Wofür stehen die Demonstrationen?
Doch Ökonom Philippe Crevel, Chef und Gründer der Pariser Denkschmiede Cercle de l'Epargne, meint, Frankreichs Wirtschaft gehe es gar nicht so schlecht. "Die Inflation beträgt hier 5,6 Prozent im Vergleich zu durchschnittlich zehn in Europa", sagt er zu DW. "Das liegt vor allem daran, dass die Regierung den Anstieg der Strompreise für Haushalte begrenzt und Benzin subventioniert." So rechne man mit 0,5 bis 1 Prozent Wirtschaftswachstum für nächstes Jahr. Anderen Ländern - wie dem Nachbarn Deutschland - droht die Rezession. Für Crevel sind die Proteste deswegen hauptsächlich politisch. "Die Linke und die Gewerkschaften wollen Präsident Emmanuel Macron etwas entgegenhalten, aber ich glaube nicht, dass sie es schaffen werden, unter diesen Voraussetzungen eine landesweite Protestbewegung ins Rollen zu bringen", meint Crevel.

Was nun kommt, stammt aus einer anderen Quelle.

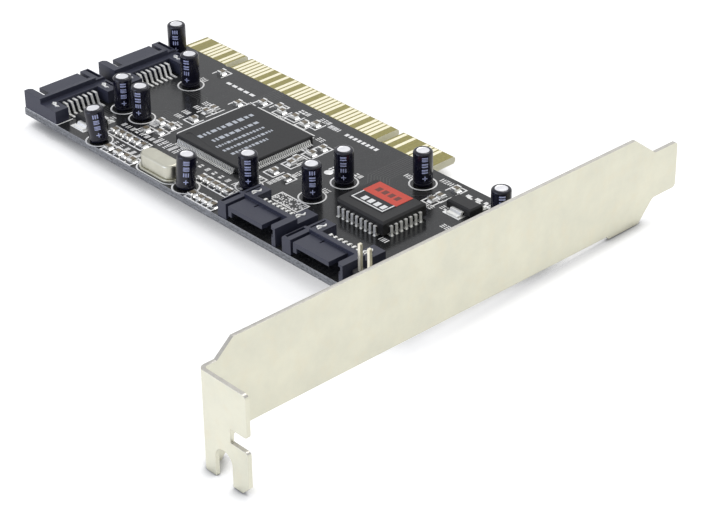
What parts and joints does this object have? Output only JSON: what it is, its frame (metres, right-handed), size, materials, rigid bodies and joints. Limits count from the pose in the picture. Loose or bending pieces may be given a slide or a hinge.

Aber dem widerspricht etwa Claudine Prioul, die mit ihrem Mann Gérard und einer Freundin, Colette Paris, aus dem nordwestlichen Département Mayenne für den Marsch angereist ist. Alle drei sind Mitglieder der linksgerichteten Gewerkschaft CGT. Die nun 70-Jährigen demonstrieren regelmäßig, seitdem sie 20 sind. "Wir müssen das politische System grundlegend ändern, damit nicht alles dem Markt unterworfen ist - und damit die Regierung wieder macht, was das Volk will", sagt Claudine Prioul der DW. "Es wird immer schwieriger, mit meiner Rente in Höhe von 1510 Euro über die Runden zu kommen." Ihr Mann fügt hinzu: "Auch die Bürger anderer Länder sollten auf die Straße gehen angesichts der steigenden Preise und sich von Frankreich eine Scheibe abschneiden. Wir Franzosen denken immer, wir erreichen nichts mit unseren Demonstrationen. Aber wenn man unsere Situation mit der anderer Länder, in denen niemand demonstriert, vergleicht, haben wir über die vergangenen Jahrzehnte sehr viel mehr gewonnen und weniger Rechte verloren", sagt er.